_PROMPT_
In the entries below, find every line with "empty" and copy it.

########

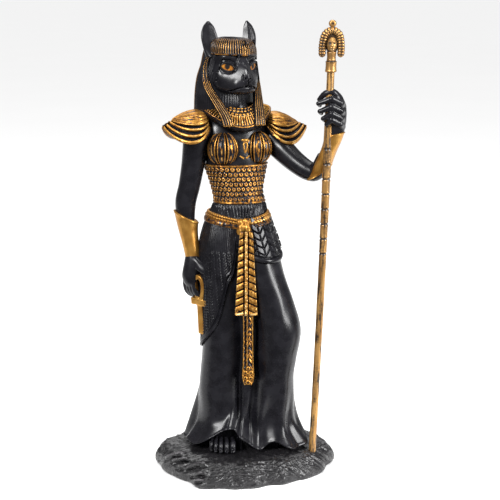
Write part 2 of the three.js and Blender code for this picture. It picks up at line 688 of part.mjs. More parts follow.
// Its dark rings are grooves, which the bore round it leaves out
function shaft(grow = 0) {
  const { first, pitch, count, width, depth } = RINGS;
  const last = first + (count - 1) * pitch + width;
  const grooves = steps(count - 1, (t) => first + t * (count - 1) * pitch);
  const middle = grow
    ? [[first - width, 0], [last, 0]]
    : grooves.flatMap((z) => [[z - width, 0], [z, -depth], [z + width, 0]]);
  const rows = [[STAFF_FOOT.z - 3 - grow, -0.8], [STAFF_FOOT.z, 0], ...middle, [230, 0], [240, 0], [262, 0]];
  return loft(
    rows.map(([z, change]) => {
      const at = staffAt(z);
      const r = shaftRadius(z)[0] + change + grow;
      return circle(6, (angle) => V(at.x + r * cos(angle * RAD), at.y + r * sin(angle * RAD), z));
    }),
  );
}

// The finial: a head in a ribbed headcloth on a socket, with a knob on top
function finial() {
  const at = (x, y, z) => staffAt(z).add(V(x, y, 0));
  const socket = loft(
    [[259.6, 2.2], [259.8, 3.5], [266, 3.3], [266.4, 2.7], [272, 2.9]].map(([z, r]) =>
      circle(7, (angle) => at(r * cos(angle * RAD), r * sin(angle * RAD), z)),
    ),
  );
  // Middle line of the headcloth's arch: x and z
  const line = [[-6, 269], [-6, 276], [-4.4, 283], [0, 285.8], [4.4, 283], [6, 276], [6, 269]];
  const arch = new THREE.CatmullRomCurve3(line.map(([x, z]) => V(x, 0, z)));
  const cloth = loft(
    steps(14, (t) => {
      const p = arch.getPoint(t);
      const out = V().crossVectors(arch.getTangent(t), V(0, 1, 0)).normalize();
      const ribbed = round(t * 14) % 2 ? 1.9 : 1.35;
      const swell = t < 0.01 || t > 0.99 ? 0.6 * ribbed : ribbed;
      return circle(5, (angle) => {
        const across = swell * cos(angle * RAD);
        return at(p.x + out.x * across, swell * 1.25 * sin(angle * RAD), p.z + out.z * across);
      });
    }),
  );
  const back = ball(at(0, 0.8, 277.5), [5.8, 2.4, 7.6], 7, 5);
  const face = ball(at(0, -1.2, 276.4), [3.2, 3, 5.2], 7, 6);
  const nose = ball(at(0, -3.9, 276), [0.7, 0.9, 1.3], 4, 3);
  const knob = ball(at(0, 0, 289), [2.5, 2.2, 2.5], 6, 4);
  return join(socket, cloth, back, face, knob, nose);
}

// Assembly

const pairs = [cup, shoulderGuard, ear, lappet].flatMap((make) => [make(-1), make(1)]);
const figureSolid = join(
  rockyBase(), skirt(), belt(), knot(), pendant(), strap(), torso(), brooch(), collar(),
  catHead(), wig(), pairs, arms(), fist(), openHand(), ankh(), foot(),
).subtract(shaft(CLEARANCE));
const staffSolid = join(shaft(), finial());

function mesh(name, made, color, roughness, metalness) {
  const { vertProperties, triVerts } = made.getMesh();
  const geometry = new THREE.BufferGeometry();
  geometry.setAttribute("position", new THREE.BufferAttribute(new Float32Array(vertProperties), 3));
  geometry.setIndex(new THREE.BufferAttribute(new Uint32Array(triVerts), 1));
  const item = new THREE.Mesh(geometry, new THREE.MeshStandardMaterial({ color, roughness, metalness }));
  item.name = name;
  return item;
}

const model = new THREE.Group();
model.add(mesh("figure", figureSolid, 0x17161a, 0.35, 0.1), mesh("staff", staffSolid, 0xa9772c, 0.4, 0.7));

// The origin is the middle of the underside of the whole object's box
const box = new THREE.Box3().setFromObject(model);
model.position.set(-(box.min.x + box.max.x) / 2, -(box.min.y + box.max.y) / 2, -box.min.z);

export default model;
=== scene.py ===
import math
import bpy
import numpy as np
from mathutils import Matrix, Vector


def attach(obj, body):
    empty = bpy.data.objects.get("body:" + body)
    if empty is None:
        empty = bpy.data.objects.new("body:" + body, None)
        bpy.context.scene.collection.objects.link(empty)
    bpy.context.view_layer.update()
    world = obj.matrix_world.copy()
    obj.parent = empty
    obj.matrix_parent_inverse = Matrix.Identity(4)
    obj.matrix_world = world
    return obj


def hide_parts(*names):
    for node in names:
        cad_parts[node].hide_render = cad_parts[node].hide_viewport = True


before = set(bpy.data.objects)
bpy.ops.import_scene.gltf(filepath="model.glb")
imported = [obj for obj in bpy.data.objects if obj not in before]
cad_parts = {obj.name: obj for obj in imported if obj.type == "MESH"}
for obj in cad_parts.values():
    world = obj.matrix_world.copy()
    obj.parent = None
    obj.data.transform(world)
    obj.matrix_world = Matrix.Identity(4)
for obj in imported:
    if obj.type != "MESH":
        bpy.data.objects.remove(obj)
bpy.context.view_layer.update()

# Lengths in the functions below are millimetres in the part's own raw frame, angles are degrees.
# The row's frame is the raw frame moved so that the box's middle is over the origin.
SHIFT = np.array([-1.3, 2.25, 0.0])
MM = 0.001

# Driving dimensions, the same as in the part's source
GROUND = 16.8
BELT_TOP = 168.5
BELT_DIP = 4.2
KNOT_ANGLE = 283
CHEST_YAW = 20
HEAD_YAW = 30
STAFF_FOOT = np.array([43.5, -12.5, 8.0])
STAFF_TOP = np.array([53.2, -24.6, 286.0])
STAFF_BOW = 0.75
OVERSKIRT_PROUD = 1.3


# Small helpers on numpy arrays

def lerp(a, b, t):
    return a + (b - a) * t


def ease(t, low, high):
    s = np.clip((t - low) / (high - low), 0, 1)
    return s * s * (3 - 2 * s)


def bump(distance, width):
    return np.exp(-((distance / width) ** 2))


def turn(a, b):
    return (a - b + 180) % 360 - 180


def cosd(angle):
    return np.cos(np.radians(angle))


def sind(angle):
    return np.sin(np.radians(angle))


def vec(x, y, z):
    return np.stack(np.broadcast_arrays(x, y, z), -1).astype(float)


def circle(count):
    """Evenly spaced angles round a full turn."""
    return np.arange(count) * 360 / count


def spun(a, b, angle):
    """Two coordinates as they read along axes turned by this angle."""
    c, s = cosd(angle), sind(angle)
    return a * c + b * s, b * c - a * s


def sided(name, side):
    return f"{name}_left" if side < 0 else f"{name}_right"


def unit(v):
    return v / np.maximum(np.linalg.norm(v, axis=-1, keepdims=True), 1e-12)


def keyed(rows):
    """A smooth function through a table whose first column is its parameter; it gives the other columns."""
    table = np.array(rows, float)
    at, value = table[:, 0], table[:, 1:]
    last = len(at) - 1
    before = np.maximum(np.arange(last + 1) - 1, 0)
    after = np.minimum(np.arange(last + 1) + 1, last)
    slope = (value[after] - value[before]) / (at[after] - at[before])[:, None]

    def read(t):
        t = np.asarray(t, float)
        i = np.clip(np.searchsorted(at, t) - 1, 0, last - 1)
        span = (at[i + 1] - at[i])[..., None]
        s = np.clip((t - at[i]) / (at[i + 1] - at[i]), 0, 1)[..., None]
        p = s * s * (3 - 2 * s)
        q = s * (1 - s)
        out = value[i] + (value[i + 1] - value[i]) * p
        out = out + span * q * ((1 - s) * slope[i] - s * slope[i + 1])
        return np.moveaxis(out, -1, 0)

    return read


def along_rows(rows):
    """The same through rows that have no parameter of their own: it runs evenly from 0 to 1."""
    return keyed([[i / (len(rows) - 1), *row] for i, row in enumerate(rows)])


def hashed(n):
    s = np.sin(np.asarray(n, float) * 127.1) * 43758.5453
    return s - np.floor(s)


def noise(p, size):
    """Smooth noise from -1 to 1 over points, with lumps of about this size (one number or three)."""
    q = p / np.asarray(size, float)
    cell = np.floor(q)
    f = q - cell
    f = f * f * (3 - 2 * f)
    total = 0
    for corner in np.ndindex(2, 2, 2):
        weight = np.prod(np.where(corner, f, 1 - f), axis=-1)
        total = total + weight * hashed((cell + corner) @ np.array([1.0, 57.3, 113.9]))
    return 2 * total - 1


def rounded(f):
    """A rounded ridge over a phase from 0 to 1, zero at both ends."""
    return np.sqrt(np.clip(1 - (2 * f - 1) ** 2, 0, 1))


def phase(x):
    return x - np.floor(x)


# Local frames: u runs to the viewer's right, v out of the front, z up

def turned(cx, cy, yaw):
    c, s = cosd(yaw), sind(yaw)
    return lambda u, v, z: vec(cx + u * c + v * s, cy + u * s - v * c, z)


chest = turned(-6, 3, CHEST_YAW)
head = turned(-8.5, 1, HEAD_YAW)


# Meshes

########

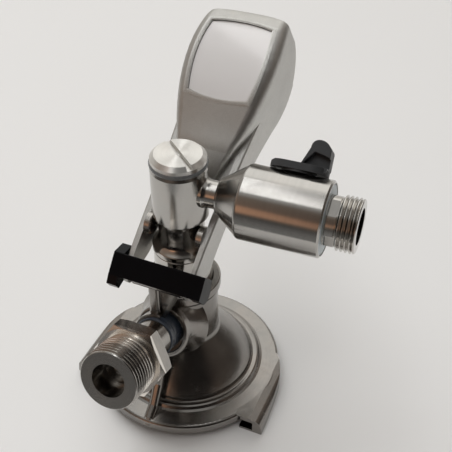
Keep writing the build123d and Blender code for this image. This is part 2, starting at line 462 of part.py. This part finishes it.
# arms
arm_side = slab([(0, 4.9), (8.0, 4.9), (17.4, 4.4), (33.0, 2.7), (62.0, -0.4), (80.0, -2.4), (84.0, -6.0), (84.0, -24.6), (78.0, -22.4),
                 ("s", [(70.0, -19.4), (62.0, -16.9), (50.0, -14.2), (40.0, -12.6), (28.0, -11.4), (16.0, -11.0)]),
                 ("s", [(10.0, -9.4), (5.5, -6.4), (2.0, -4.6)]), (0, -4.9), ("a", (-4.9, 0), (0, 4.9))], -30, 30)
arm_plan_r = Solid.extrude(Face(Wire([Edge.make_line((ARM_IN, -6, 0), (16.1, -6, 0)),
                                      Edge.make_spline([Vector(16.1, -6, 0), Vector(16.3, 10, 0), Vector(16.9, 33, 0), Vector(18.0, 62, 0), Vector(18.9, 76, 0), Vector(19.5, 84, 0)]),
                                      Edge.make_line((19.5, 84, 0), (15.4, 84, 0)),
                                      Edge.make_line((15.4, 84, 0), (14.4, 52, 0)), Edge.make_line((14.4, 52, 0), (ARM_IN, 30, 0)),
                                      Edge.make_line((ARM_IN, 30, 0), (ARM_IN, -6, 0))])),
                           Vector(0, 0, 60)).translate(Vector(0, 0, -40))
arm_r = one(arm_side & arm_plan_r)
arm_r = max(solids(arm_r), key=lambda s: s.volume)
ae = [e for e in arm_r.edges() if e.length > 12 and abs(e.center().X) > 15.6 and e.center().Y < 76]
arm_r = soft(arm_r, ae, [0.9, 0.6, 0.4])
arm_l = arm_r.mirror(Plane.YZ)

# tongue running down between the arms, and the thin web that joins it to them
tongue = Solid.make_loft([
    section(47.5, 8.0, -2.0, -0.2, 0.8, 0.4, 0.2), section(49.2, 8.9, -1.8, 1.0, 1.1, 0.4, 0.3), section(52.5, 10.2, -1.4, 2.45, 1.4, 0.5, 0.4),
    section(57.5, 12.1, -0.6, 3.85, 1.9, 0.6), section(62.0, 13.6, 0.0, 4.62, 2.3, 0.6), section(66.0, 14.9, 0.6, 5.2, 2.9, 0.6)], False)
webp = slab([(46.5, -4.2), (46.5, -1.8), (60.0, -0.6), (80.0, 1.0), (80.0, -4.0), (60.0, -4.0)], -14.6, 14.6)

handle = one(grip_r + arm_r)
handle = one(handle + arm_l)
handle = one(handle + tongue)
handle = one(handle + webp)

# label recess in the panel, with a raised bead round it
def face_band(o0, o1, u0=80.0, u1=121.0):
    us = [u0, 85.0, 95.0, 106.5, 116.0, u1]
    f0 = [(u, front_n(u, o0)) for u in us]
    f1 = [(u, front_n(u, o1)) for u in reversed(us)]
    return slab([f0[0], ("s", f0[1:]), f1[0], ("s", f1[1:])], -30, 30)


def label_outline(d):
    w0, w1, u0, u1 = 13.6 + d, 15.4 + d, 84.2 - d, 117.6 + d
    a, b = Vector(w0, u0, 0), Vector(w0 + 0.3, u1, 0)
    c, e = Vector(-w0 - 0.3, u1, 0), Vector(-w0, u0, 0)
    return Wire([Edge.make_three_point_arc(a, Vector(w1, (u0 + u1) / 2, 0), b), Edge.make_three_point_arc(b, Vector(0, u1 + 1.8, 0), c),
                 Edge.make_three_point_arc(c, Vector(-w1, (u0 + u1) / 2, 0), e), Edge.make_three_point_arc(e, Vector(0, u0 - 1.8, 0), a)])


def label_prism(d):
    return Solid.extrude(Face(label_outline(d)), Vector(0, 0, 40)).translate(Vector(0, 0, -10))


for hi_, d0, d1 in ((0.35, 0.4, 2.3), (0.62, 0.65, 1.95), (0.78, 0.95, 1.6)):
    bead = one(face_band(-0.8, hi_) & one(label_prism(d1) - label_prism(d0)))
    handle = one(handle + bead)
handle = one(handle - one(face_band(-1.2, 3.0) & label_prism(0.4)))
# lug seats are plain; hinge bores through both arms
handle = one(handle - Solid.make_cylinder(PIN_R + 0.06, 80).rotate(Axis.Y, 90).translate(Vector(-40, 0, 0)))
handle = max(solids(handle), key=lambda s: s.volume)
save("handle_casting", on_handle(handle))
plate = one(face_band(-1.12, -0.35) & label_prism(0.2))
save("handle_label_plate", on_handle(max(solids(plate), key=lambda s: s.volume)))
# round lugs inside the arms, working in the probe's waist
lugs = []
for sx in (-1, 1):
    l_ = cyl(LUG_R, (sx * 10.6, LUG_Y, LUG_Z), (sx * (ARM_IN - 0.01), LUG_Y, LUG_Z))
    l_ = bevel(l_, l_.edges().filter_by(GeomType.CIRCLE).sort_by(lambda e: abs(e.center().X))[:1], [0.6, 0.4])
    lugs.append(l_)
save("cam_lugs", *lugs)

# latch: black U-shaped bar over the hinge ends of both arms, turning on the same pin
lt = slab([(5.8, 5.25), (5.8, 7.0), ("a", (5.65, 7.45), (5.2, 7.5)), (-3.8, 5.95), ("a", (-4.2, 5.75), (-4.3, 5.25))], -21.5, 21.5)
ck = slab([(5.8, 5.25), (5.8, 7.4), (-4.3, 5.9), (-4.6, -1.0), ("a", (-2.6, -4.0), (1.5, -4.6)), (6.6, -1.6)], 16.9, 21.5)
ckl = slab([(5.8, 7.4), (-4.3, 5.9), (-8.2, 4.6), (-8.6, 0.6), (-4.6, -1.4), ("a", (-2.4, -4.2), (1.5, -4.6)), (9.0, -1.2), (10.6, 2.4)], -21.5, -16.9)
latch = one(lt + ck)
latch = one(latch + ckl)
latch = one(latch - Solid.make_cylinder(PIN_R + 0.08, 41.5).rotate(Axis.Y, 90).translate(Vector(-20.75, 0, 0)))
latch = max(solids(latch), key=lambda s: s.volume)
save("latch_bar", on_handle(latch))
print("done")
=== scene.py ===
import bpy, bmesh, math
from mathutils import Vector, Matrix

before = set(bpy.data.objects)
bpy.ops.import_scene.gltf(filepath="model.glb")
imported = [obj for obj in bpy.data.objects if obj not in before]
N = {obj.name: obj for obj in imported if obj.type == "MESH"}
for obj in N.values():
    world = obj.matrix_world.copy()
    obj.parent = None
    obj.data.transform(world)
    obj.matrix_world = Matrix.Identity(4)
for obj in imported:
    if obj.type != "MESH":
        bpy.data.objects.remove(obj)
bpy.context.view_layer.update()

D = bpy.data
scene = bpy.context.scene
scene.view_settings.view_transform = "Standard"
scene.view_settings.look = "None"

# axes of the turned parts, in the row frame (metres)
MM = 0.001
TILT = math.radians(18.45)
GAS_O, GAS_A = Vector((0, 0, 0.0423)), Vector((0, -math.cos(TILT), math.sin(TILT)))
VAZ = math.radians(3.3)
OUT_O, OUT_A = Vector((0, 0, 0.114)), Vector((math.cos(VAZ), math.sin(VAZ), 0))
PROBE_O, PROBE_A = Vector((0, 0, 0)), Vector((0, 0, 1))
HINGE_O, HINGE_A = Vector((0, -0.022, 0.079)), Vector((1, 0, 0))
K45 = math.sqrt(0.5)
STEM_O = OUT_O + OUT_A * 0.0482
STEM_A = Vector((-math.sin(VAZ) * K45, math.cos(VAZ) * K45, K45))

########

_WRITTEN RESPONSE_
    empty = bpy.data.objects.get("body:" + body)
    if empty is None:
        empty = bpy.data.objects.new("body:" + body, None)
        bpy.context.scene.collection.objects.link(empty)
    obj.parent = empty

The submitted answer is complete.